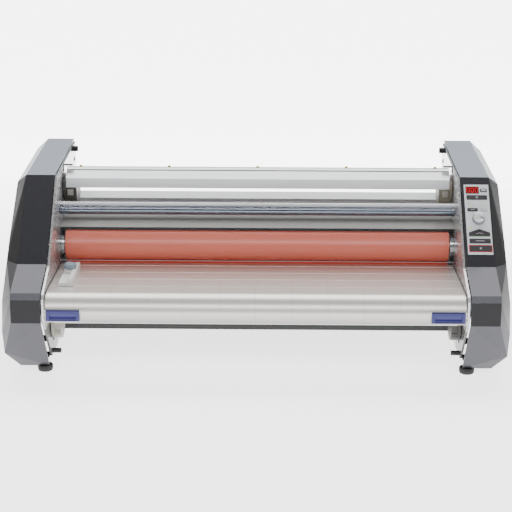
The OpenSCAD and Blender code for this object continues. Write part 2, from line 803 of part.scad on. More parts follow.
left_frame_plate();
right_frame_plate();
left_cover();
right_cover();
left_cap();
right_cap();
base_pan();
rear_cover();
heat_deflector();
tie_bars();
frame_screws();
feet();
roller_bearings();
bearing_washers();
shaft_saddles();
rest_pegs();
panel_fascia();
display_window();
indicator_lamps();
control_board();
drive_motor();
heater_rods();
mains_inlet();
upper_roller_tube();
upper_roller_sleeve();
upper_roller_gear();
lower_roller_tube();
lower_roller_sleeve();
lower_roller_gear();
upper_pull_core();
upper_pull_sleeve();
lower_pull_core();
lower_pull_sleeve();
idler_gear();
motor_gear();
upper_supply_shaft();
upper_supply_hubs();
upper_core_grips();
lower_supply_shaft();
lower_supply_hubs();
upper_idler_bar();
lower_idler_bar();
shield_panel();
shield_rod();
table_plate();
latch_left();
latch_right();
side_guide();
guide_knob();
speed_knob();
heat_button();
ready_button();
mode_button();
set_button();
run_button();
reverse_button();
stop_button();
power_rocker();
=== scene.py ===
import json
import logging
import math
from dataclasses import dataclass, field
from enum import Enum
from typing import Callable, Iterable, Optional, Sequence, Union

import bmesh
import bpy
from mathutils import Matrix, Vector


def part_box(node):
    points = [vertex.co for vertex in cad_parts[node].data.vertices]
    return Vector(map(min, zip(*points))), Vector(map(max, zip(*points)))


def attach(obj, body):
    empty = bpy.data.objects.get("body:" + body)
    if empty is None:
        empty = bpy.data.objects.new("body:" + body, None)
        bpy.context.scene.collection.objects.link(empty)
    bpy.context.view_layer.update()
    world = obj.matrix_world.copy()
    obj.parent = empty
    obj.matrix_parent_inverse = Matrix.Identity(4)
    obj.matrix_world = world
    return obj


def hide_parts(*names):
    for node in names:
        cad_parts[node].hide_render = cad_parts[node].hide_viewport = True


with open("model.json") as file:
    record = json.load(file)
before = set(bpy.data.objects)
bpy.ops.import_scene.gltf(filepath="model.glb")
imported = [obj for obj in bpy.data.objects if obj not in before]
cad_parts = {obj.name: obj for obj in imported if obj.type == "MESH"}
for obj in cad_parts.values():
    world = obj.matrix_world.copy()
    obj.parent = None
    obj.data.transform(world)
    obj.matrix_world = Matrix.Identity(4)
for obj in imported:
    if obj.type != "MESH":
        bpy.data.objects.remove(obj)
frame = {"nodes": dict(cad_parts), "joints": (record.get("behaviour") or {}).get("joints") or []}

LOG = logging.getLogger("laminator")
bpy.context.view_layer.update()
JOINT_AT = {joint["name"]: joint["pos_m"] for joint in frame["joints"] if "pos_m" in joint}
MM = 0.001
MERGE = 2e-6
FLAT = math.radians(0.6)
SHARP = math.radians(40)
Number = Union[float, "Wire"]
Triple = tuple[float, float, float]
Colour = Triple
DataBlock = Union[bpy.types.Material, bpy.types.World]


# ---------------------------------------------------------------- shader maths


class Wire:
    """A node's output socket that takes part in Python arithmetic by adding Math nodes."""

    def __init__(self, board: "Board", socket: bpy.types.NodeSocket) -> None:
        """Holds the socket and the board that it is on.

        Args:
            board: The node board that new nodes go to.
            socket: The output socket.
        """
        self.board = board
        self.socket = socket

    def maths(self, operation: str, *values: Number, clamp: bool = False) -> "Wire":
        """Adds one Math node.

        Args:
            operation: The Math node's operation.
            values: What its sockets hold, in order.
            clamp: Whether the result is kept between 0 and 1.

        Returns:
            The node's result.
        """
        return self.board.add("ShaderNodeMath", {"operation": operation, "use_clamp": clamp}, dict(enumerate(values)))

    def __add__(self, other: Number) -> "Wire":
        """Adds.

        Args:
            other: The other value.

        Returns:
            The result.
        """
        return self.maths("ADD", self, other)

    def __radd__(self, other: Number) -> "Wire":
        """Adds, reflected.

        Args:
            other: The other value.

        Returns:
            The result.
        """
        return self.maths("ADD", other, self)

    def __sub__(self, other: Number) -> "Wire":
        """Subtracts.

        Args:
            other: The other value.

        Returns:
            The result.
        """
        return self.maths("SUBTRACT", self, other)

    def __rsub__(self, other: Number) -> "Wire":
        """Subtracts, reflected.

        Args:
            other: The other value.

        Returns:
            The result.
        """
        return self.maths("SUBTRACT", other, self)

    def __mul__(self, other: Number) -> "Wire":
        """Multiplies.

        Args:
            other: The other value.

        Returns:
            The result.
        """
        return self.maths("MULTIPLY", self, other)

    def __rmul__(self, other: Number) -> "Wire":
        """Multiplies, reflected.

        Args:
            other: The other value.

        Returns:
            The result.
        """
        return self.maths("MULTIPLY", other, self)

    def __lt__(self, other: Number) -> "Wire":
        """Gives 1 where this is less than the other value.

        Args:
            other: The other value.

        Returns:
            0 or 1.
        """
        return self.maths("LESS_THAN", self, other)

    def __gt__(self, other: Number) -> "Wire":
        """Gives 1 where this is greater than the other value.

        Args:
            other: The other value.

        Returns:
            0 or 1.
        """
        return self.maths("GREATER_THAN", self, other)

    def __abs__(self) -> "Wire":
        """Gives the distance from zero.

        Returns:
            The distance.
        """
        return self.maths("ABSOLUTE", self)

    def repeat(self, pitch: float) -> "Wire":
        """Gives the distance to the nearest multiple of a pitch.

        Args:
            pitch: The distance between repeats.

        Returns:
            A value from 0 to half the pitch.
        """
        return self.maths("PINGPONG", self, pitch / 2)

    def clamped(self) -> "Wire":
        """Keeps the value between 0 and 1.

        Returns:
            A value from 0 to 1.
        """
        return self.maths("ADD", self, 0.0, clamp=True)

    def ramp(self, start: float, end: float) -> "Wire":
        """Gives 0 up to where this reaches the start and 1 from where it reaches the end.

        Args:
            start: The value that gives 0.
            end: The value that gives 1, higher or lower than the start.

        Returns:
            A value from 0 to 1.
        """
        return ((self - start) * (1 / (end - start))).clamped()


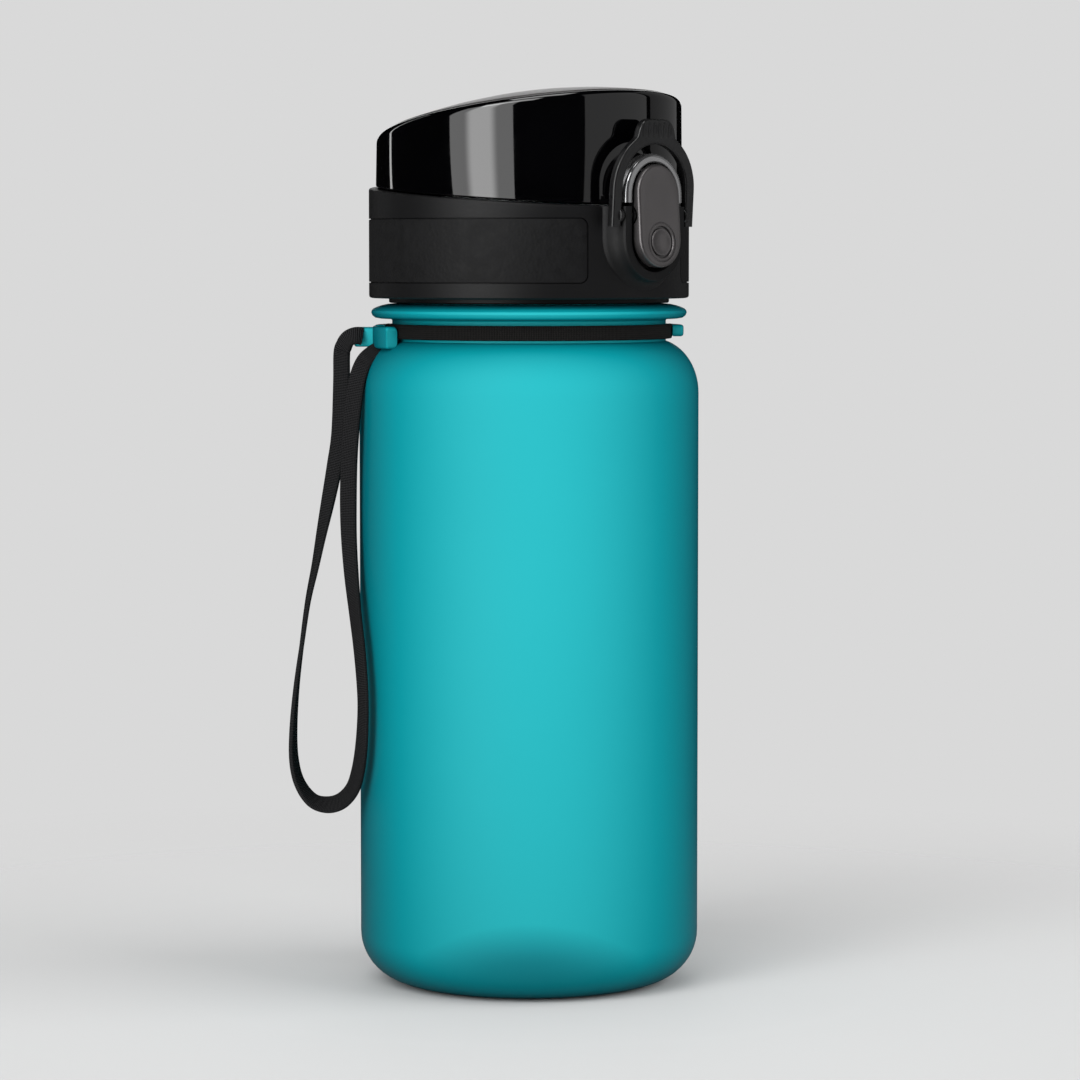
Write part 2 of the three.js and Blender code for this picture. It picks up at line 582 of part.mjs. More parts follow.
function addButton() {
  const side = polygon([[-32.9, 135], [-32.9, 158], [-33.85, 158], [-35.35, 135]].reverse());
  const outline = forwards(pill(BUTTON_RADIUS, BUTTON_LOW, BUTTON_HIGH), 30, 37);
  const barrelClearance = rodAcross(PIVOT_Y, PIVOT_Z, 1.8, -8, 8);
  const ringGroove = forwards(discShape(RING_OUTER, DIMPLE_Z), 34.4, 37);
  const dimple = cut(ringGroove, forwards(discShape(RING_INNER, DIMPLE_Z), 30, 37));
  const face = outline.intersect(across(side, -7, 7));
  addSolid('button_face', cut(face, barrelClearance, dimple), BUTTON_METAL);

  const lever = cut(
    joined(
      forwards(pill(4.9, 143.1, 150.4), 31, 32.6),
      rodAcross(PIVOT_Y, PIVOT_Z, 1.5, -5.6, 5.6),
      box([-2.5, 2.5], [-31.2, -30.65], [152.6, 154.2]),
    ),
    rodAcross(PIVOT_Y, PIVOT_Z, PIVOT_HOLE_RADIUS, -8, 8),
    forwards(discShape(2.4, DIMPLE_Z), 30, 32.2),
  );
  addSolid('latch_lever', lever, MATTE_BLACK);
  addSolid('pivot_pin', rodAcross(PIVOT_Y, PIVOT_Z, PIVOT_PIN_RADIUS, -10.2, 10.2), STEEL);
  addGeometry('button_spring', wire(new ButtonCoil(), 0.17, 30, 4), STEEL);
}

function discShape(radius, z) {
  const shape = new THREE.Shape();
  shape.absarc(0, z, radius, 0, 2 * Math.PI);
  return shape;
}

class ButtonCoil extends THREE.Curve {
  // A short compression coil between the housing's pocket floor and the lever's recess.
  getPoint(t) {
    const [turns, radius, near, far] = [3, 1.7, POCKET_FLOOR + 0.5, 31.7];
    const angle = t * turns * 2 * Math.PI;
    const y = -(near + (far - near) * t);
    return new THREE.Vector3(radius * Math.cos(angle), y, DIMPLE_Z + radius * Math.sin(angle));
  }
}

// Lock bail: a hoop that stands round the button's housing, with a thumb tab on its arch.
function bailShape() {
  const tabAngle = Math.acos(BAIL_TAB_HALF_WIDTH / BAIL_OUTER);
  const corner = 1.8;
  const shape = new THREE.Shape();
  shape.moveTo(BAIL_OUTER, BAIL_FOOT);
  shape.absarc(0, BAIL_ARCH, BAIL_OUTER, 0, tabAngle);
  shape.absarc(BAIL_TAB_HALF_WIDTH - corner, BAIL_TAB_TOP - corner, corner, 0, RIGHT_ANGLE);
  shape.absarc(corner - BAIL_TAB_HALF_WIDTH, BAIL_TAB_TOP - corner, corner, RIGHT_ANGLE, Math.PI);
  shape.absarc(0, BAIL_ARCH, BAIL_OUTER, Math.PI - tabAngle, Math.PI);
  shape.lineTo(-BAIL_OUTER, BAIL_FOOT);
  shape.lineTo(-BAIL_INNER, BAIL_FOOT);
  shape.absarc(0, BAIL_ARCH, BAIL_INNER, Math.PI, 0, true);
  shape.lineTo(BAIL_INNER, BAIL_FOOT);
  return shape;
}

function addBail() {
  const upright = forwards(bailShape(), BAIL_BACK, BAIL_FRONT);
  const leaning = tiltedAt(upright, BAIL_LEAN, PIVOT_Y, PIVOT_Z);
  const pinHole = rodAcross(PIVOT_Y, PIVOT_Z, 0.75, -10.5, 10.5, 12);
  addSolid('lock_bail', cut(leaning, pinHole), MATTE_BLACK);
}

addBottle();
addStrap();
addCollar();
addGripBand();
addLidCore();
addSeals();
addSpout();
addCapShell();
addCapTop();
addCapLiner();
addCapSeal();
addHinge();
addBezel();
addButton();
addBail();

export default assembly;
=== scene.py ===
"""A small translucent drinking bottle with a one-touch lid and a wrist strap, in a pale studio.

Lengths are in millimetres in the geometry code and become metres in make_object().
"""
import math

import bmesh
import bpy
from mathutils import Matrix, Vector


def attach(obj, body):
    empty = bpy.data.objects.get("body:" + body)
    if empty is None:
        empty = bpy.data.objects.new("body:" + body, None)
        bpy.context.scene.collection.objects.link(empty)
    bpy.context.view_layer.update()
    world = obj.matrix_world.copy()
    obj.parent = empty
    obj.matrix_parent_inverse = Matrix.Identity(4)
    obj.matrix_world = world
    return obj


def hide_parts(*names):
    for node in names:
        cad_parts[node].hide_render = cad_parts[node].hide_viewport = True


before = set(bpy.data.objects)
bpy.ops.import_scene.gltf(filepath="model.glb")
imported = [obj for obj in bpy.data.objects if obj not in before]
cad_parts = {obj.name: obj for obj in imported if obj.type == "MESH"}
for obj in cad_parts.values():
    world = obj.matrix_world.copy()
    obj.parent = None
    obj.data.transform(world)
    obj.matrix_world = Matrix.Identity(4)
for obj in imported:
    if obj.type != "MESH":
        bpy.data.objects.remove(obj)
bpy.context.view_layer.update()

MM = 0.001
TAU = 2 * math.pi
TINY = 1e-6

# ---------------------------------------------------------------- dimensions
BODY_RADIUS = 32.5
WALL = 2.0
FOOT_INNER_RADIUS = 18.9
FOOT_OUTER_RADIUS = 22.9
BASE_CORNER = 9.6
BASE_DOME = 6.0
SIDE_TOP = 113.2
SHOULDER_CENTRE = 24.0
SHOULDER_ACROSS = 8.5
SHOULDER_RISE = 10.3
NECK_RADIUS = 26.2
THREADED_NECK_RADIUS = 23.2
BORE_RADIUS = 21.0
NECK_TOP = 145.0
THREAD_LEAD = 4.0
THREAD_TURNS = 1.25
MALE_THREAD_START = 134.0

BAND_INNER, BAND_OUTER = 26.5, 27.4
BAND_LOW, BAND_HIGH = 123.6, 126.4
HOOK_FROM, HOOK_TO = -53.0, 143.0
BAND_FROM, BAND_TO = 134.5, 315.5
HOOK_LOW, HOOK_TOP, HOOK_RADIUS = 124.0, 126.2, 29.6
HOOK_SLOT = 11.5
SLOT_RADIUS = 27.7
LUG_ANGLE = 135.0
LUG_REACH = 33.4
PLATE_FROM, PLATE_TO = 125.0, 161.5
PLATE_INNER, PLATE_OUTER = 27.8, 30.0
PLATE_LOW, PLATE_TOP = 121.75, 126.0
EYE_HALF, EYE_LOW, EYE_TOP = 3.1, 122.0, 125.7
EYE_SIDE, EYE_BAR = 1.2, 1.3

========

> _DIRECTIONS_
Copy, please, exactly the lines that start at the first line of the data and end at the line containing "points = [vertex.co", both kept and no others.

> _ANSWER TO THIS EXERCISE_
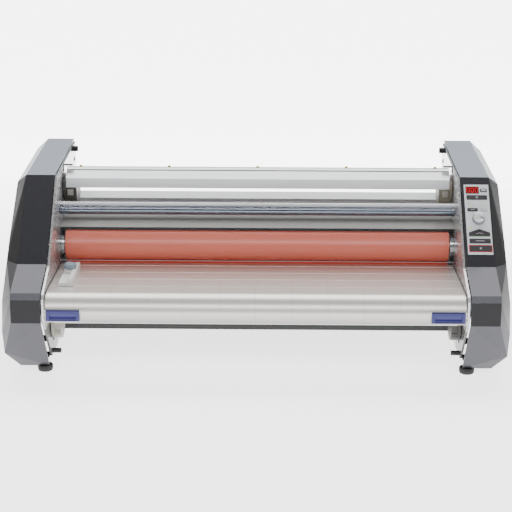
The OpenSCAD and Blender code for this object continues. Write part 2, from line 803 of part.scad on. More parts follow.
left_frame_plate();
right_frame_plate();
left_cover();
right_cover();
left_cap();
right_cap();
base_pan();
rear_cover();
heat_deflector();
tie_bars();
frame_screws();
feet();
roller_bearings();
bearing_washers();
shaft_saddles();
rest_pegs();
panel_fascia();
display_window();
indicator_lamps();
control_board();
drive_motor();
heater_rods();
mains_inlet();
upper_roller_tube();
upper_roller_sleeve();
upper_roller_gear();
lower_roller_tube();
lower_roller_sleeve();
lower_roller_gear();
upper_pull_core();
upper_pull_sleeve();
lower_pull_core();
lower_pull_sleeve();
idler_gear();
motor_gear();
upper_supply_shaft();
upper_supply_hubs();
upper_core_grips();
lower_supply_shaft();
lower_supply_hubs();
upper_idler_bar();
lower_idler_bar();
shield_panel();
shield_rod();
table_plate();
latch_left();
latch_right();
side_guide();
guide_knob();
speed_knob();
heat_button();
ready_button();
mode_button();
set_button();
run_button();
reverse_button();
stop_button();
power_rocker();
=== scene.py ===
import json
import logging
import math
from dataclasses import dataclass, field
from enum import Enum
from typing import Callable, Iterable, Optional, Sequence, Union

import bmesh
import bpy
from mathutils import Matrix, Vector


def part_box(node):
    points = [vertex.co for vertex in cad_parts[node].data.vertices]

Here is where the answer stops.